Career highlights and awards
- Became the only player to be traded for a broadcaster (Ernie Harwell);

= Cliff Dapper =

American baseball player (1920–2011)

Clifford Roland Dapper (January 2, 1920 - February 8, 2011) was an American Major League Baseball catcher who played for the Brooklyn Dodgers during the 1942 season. Listed at , 190 lb, he batted and threw right-handed.

Born in Los Angeles, Dapper began his baseball career at age 18 for the Class-B Bellingham Chinooks in the Western International League. With many players unavailable due to World War II, Dapper got his shot at the majors in April 1942, appearing in eight games for Brooklyn. He recorded eight hits in 17 at-bats for a .471 batting average, including a home run, one double, two runs and nine RBI. Despite his hot hitting, Dapper was unable to dislodge all-star Mickey Owen from the catcher's position for the Dodgers, and he was returned to the minors. Later that season he was drafted into the US Navy, and missed the 1943–45 seasons while serving in the South Pacific during World War II.

Following his military discharge, Dapper returned to baseball as a player and then manager, helming Pittsburgh Pirates farm clubs in Eugene, Oregon, and Billings, Montana, all while still an active player. He eventually played 1,623 minor-league games over a twenty-year span, hitting .274 and 102 homers before retiring in 1957, the same year that his former team, the Brooklyn Dodgers, moved to his home town of Los Angeles.

==Traded for Ernie Harwell==
Dapper held the unique distinction of having been traded for an announcer.

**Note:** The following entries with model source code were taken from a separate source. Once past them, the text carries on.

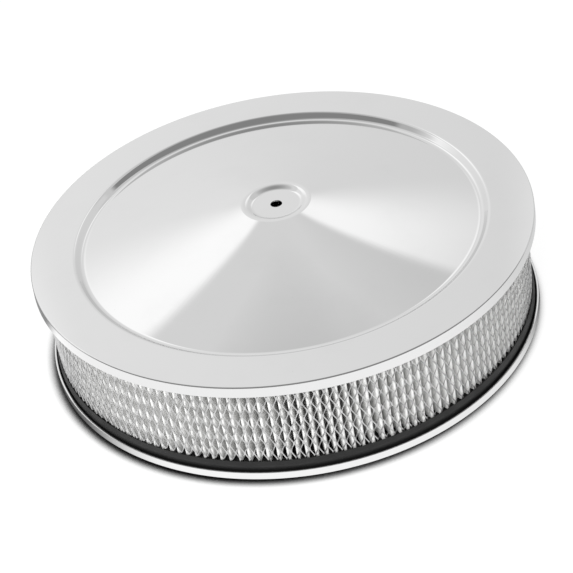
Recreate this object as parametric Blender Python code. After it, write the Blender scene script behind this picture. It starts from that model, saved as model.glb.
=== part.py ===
"""Round open-element air cleaner for a carburettor: chromed lid and base pan, pleated paper element.

The origin is under the middle of the base pan, on the plane that it stands on. The axis is +Z, in metres.
"""

import math

import bmesh
import bpy
from mathutils import Vector

# Overall sizes
LID_DIAMETER = 0.3556
ELEMENT_HEIGHT = 0.0762
SHEET = 0.0008
GAP = 0.0003
SEGMENTS = 48
FOLD_STEP = math.radians(46)

# Lid
STUD_HOLE_DIAMETER = 0.0082
DISH_FLOOR_DIAMETER = 0.0348
DISH_FLOOR_RISE = 0.0156
DISH_WALL_RUN = 0.0048
CONE_CREST_RISE = 0.0184
CONE_FOOT_RUN = 0.0069
GROOVE_RUN = 0.0043
GROOVE_DEPTH = 0.0040
STEP_CLEARANCE = 0.0002
LIP_DROP = 0.0078
LIP_FLARE = 0.0004
DISH_FOLD_RADIUS = 0.0053
CREST_FOLD_RADIUS = 0.0080
FOOT_FOLD_RADIUS = 0.0087
GROOVE_FOLD_RADIUS = 0.0039
STEP_FOLD_RADIUS = 0.0036
LID_FOLD_RADIUS = 0.0017

# Filter element
LID_OVERHANG = 0.0033
ELEMENT_DEPTH = 0.0269
SEAL_HEIGHT = 0.0107
SEAL_WELL_DEPTH = 0.0030
SEAL_LEDGE = 0.0017
SEAL_LEDGE_TOP = 0.0005
SEAL_SHOULDER_DROP = 0.0030
SEAL_INNER_LEDGE = 0.0014
SEAL_EDGE = 0.0010
SCREEN_THICKNESS = 0.0008
SCREEN_STRAND = 0.0026
OUTER_SCREEN_COLUMNS = 40
OUTER_SCREEN_ROWS = 3
INNER_SCREEN_COLUMNS = 28
INNER_SCREEN_ROWS = 2
PLEAT_PITCH = 0.0063
PAPER_THICKNESS = 0.0005
PAPER_TO_SCREEN = 0.0004
CLIP_SPACE = 0.0012
CLIP_SHEET = 0.0004
CLIP_LEG = 0.0070

# Base pan
RIM_HEIGHT = 0.0054
RIM_FOLD_RADIUS = 0.0010
SKIRT_FLARE = 0.0005
SKIRT_LIFT = 0.0003
TRAY_MARGIN = 0.0076
TRAY_FOLD_RADIUS = 0.0050
TRAY_CORNER_RADIUS = 0.0015
DROP_RUN = 0.0340
CENTRE_RISE = 0.0285
CENTRE_FOLD_RADIUS = 0.0060
NECK_BORE = 0.1302
NECK_COLLAR = 0.0050
NECK_FOLD_RADIUS = 0.0015

# Neck gasket
GASKET_SEAT_RISE = 0.0015
GASKET_WIDTH = 0.0084
GASKET_THICKNESS = 0.0030

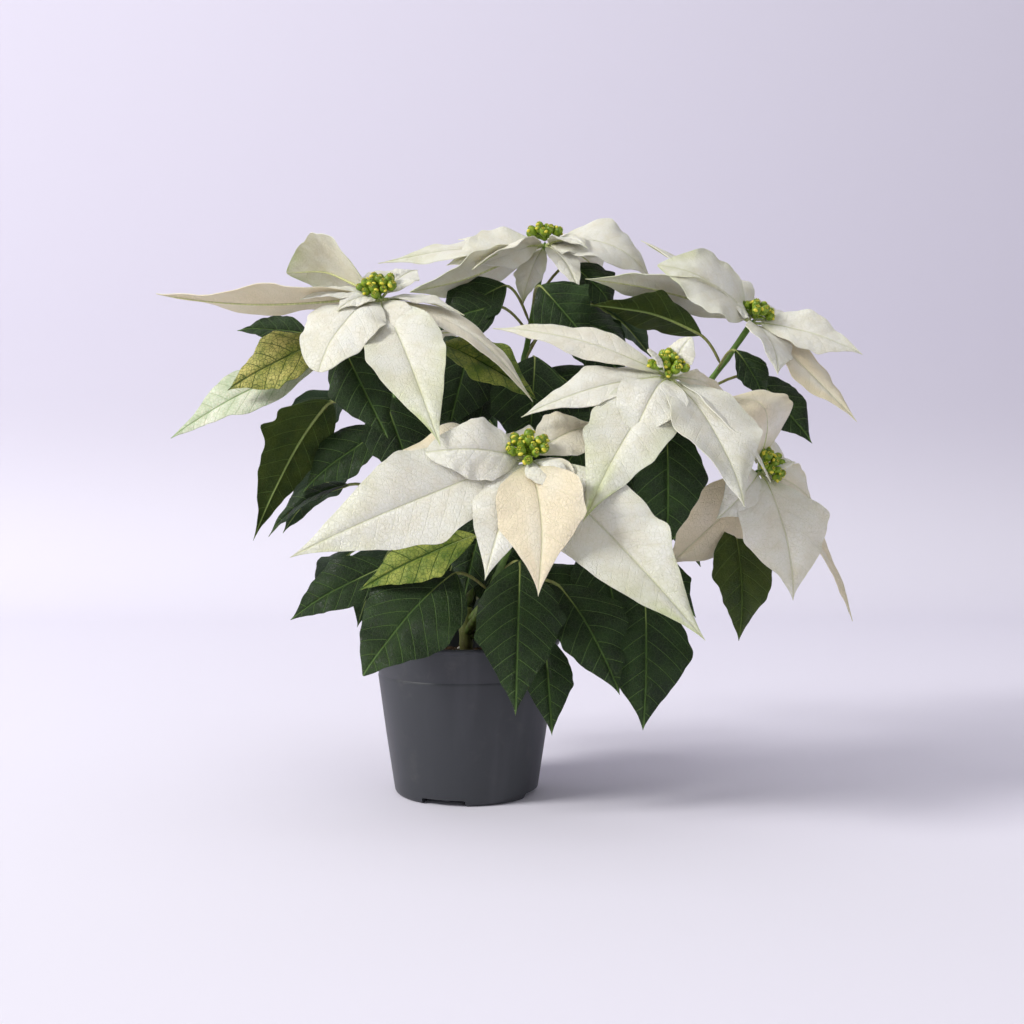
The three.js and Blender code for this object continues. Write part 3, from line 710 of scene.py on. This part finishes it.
def lay_cup(bm, place, axis, size, turn):
    """One cup: a spun shell, its gland and its pollen tips."""
    before = set(bm.verts)
    corners = [bm.verts.new((radius, 0, height)) for radius, height in cup_outline]
    edges = [bm.edges.new(pair) for pair in zip(corners, corners[1:])]
    bmesh.ops.spin(
        bm, geom=corners + edges, cent=(0, 0, 0), axis=(0, 0, 1), angle=math.tau, steps=10, use_merge=True
    )
    shell = [vertex for vertex in bm.verts if vertex not in before]
    bmesh.ops.remove_doubles(bm, verts=shell, dist=1e-5)
    shell_faces = {face for vertex in bm.verts if vertex not in before for face in vertex.link_faces}
    bmesh.ops.recalc_face_normals(bm, faces=list(shell_faces))
    gland = bmesh.ops.create_uvsphere(bm, u_segments=8, v_segments=5, radius=1.15)["verts"]
    bmesh.ops.scale(bm, verts=gland, vec=(0.8, 1.25, 0.7))
    bmesh.ops.rotate(bm, verts=gland, matrix=Matrix.Rotation(math.radians(35), 3, "Y"))
    bmesh.ops.translate(bm, verts=gland, vec=(2.35, 0, 4.7))
    for face in {face for vertex in gland for face in vertex.link_faces}:
        face.material_index = 1
    for i in range(4):
        tip = bmesh.ops.create_icosphere(bm, subdivisions=1, radius=0.42)["verts"]
        around = math.radians(90 * i + 20)
        bmesh.ops.translate(bm, verts=tip, vec=(0.7 * math.cos(around), 0.7 * math.sin(around), 6.1))
        for face in {face for vertex in tip for face in vertex.link_faces}:
            face.material_index = 2
    made = [vertex for vertex in bm.verts if vertex not in before]
    face_up = Vector((0, 0, 1)).rotation_difference(axis).to_matrix() @ Matrix.Rotation(turn, 3, "Z")
    bmesh.ops.scale(bm, verts=made, vec=(size * MM, size * MM, size * MM))
    bmesh.ops.rotate(bm, verts=made, matrix=face_up)
    bmesh.ops.translate(bm, verts=made, vec=place * MM)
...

In 1948, Dapper, then with the Dodgers' top farm club, the Class-AAA Montreal Royals of the International League, was sent to the then-unaffiliated Class AA Atlanta Crackers of the Southern Association—the Dodgers' GM Branch Rickey wanted Ernie Harwell to substitute for ailing Dodger broadcaster Red Barber, and the Crackers' president Earl Mann wanted a player in return. Dapper batted .280 in 115 games and managed the Crackers in 1949.

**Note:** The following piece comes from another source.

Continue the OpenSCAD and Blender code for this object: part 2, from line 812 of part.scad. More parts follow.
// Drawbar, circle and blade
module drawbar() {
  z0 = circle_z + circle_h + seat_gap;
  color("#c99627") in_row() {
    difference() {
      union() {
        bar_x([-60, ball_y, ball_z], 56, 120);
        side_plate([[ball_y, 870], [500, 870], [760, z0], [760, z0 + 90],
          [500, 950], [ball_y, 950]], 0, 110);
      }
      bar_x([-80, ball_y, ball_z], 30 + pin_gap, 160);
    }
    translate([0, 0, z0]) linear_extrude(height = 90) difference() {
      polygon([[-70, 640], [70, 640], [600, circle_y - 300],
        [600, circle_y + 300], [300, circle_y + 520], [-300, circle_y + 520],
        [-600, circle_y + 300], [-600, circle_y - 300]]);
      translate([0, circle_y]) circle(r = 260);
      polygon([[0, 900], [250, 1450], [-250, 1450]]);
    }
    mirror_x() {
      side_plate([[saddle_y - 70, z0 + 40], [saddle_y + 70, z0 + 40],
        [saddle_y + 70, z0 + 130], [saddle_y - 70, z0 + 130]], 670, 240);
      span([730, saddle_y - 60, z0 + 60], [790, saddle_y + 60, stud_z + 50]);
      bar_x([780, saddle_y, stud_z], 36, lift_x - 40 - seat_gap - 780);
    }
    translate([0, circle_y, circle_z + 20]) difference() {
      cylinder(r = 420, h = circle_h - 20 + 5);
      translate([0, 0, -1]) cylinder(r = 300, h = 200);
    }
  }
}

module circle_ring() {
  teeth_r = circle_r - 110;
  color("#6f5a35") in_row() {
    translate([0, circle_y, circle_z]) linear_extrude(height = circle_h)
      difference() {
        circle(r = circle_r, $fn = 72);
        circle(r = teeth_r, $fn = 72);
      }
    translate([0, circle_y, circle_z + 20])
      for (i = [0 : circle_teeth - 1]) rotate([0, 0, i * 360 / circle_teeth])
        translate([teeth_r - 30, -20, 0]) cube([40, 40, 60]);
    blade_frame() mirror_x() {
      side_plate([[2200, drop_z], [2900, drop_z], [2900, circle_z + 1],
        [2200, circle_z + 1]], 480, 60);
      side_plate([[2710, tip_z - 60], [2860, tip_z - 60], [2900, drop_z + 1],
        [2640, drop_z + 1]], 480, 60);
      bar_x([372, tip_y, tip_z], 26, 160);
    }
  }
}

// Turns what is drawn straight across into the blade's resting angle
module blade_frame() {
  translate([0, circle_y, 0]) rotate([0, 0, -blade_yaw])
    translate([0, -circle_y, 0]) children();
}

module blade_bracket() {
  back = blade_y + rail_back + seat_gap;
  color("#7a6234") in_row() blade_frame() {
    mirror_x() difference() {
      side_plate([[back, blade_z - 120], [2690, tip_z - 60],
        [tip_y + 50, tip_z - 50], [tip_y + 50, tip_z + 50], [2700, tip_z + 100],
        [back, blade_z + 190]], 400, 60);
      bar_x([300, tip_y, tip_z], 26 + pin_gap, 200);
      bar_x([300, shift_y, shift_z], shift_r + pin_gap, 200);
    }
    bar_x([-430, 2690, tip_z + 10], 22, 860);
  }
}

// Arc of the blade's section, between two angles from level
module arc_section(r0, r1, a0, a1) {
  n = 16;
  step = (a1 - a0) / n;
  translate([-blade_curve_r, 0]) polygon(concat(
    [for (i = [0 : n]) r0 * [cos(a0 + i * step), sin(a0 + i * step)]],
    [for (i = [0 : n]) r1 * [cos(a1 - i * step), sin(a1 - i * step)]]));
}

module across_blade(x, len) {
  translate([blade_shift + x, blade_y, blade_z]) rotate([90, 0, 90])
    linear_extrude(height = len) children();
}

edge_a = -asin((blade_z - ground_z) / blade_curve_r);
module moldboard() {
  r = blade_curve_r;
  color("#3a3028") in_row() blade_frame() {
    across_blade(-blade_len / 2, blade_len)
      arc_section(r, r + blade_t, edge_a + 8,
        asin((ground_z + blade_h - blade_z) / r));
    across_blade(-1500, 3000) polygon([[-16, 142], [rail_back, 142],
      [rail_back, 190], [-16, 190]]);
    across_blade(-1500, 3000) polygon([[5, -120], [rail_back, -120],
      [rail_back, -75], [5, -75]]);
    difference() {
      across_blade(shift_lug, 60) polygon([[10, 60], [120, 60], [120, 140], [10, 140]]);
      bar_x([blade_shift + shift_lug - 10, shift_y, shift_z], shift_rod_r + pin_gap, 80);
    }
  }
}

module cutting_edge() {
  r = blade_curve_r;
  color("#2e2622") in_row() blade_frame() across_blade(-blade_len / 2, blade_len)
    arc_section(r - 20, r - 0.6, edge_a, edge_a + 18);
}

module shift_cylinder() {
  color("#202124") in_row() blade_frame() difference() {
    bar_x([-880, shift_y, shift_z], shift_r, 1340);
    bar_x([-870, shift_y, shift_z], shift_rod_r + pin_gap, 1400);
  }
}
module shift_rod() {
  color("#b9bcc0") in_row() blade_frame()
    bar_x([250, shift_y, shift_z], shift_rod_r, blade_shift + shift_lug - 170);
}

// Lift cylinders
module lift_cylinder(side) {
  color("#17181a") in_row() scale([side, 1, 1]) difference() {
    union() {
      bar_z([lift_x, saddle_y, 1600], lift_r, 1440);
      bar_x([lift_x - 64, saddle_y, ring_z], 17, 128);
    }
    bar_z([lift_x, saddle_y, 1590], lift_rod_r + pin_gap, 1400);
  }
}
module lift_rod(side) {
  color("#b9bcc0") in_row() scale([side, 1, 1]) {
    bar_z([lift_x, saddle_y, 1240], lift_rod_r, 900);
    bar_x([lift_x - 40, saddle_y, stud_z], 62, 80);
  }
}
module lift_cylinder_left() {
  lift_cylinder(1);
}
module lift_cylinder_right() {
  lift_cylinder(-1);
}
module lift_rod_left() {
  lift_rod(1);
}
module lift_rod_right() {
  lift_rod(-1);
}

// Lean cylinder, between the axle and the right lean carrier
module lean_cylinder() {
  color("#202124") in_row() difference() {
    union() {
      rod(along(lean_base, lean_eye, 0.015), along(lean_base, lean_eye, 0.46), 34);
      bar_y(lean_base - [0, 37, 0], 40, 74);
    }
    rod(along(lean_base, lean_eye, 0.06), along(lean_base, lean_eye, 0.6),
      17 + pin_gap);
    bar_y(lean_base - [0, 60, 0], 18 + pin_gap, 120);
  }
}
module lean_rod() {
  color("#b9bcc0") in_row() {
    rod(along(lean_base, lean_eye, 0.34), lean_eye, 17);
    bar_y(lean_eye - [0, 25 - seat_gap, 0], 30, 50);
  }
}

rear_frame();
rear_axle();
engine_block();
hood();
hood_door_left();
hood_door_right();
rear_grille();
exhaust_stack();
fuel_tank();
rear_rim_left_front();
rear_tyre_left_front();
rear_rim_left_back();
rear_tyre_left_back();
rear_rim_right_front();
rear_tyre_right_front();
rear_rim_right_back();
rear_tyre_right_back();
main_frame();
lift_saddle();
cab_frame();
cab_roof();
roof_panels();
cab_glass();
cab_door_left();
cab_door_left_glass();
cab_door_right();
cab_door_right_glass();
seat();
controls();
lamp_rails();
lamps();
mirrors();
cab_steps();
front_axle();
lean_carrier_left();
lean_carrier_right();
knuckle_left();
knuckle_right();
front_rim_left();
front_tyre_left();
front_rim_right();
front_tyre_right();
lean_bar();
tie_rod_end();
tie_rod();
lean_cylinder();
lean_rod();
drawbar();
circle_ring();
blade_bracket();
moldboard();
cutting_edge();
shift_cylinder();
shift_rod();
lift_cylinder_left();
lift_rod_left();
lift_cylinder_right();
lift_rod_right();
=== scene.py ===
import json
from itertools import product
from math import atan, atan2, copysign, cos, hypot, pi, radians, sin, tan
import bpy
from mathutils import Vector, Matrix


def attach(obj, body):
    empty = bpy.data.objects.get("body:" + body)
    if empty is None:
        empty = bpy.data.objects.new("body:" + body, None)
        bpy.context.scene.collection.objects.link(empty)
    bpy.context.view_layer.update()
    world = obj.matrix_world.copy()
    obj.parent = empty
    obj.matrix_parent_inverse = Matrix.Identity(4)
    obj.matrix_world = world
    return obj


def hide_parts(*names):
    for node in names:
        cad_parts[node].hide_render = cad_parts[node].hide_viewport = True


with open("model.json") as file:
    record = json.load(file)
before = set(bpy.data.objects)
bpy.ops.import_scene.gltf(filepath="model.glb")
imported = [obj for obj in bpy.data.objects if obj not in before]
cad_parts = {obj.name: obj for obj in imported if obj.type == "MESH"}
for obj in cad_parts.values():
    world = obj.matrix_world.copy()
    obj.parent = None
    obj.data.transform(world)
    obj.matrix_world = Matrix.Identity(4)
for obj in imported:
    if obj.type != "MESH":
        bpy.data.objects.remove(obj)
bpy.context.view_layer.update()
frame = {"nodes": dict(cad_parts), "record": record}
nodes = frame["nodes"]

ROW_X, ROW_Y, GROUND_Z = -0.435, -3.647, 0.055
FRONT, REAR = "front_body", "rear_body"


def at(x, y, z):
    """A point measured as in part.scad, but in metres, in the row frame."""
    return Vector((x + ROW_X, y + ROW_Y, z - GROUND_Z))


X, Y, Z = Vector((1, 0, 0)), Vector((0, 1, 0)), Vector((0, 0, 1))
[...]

While Dapper returned to the Dodgers organization the following year, playing for another Brooklyn-affiliated AAA team—the Hollywood Stars of the Pacific Coast League—in 1950, Harwell left the Dodgers after the 1949 season, broadcasting the New York Giants and Baltimore Orioles through the 1950s before spending the next 42 years with the Detroit Tigers. Harwell and Dapper would not meet for over half a century, until Dapper came to Comerica Park on September 15, 2002, when Harwell's statue at the Tigers' home was unveiled.

==After baseball==
Following his baseball career, Dapper settled in Fallbrook, California, buying a ranch alongside former Dodgers teammate Duke Snider where they made a substantial living farming avocados and lemons on 60 acres. Dapper became president of the California Avocado Growers Council.

Dapper and his wife Stanna, who had been high school classmates and married in 1944, raised three sons—all catchers—and a daughter in Fallbrook. Stanna died in 2008, after which Dapper moved to an assisted living facility in Fallbrook, where he died at the age of 91 in 2011. Dapper and his wife are buried together at Riverside National Cemetery.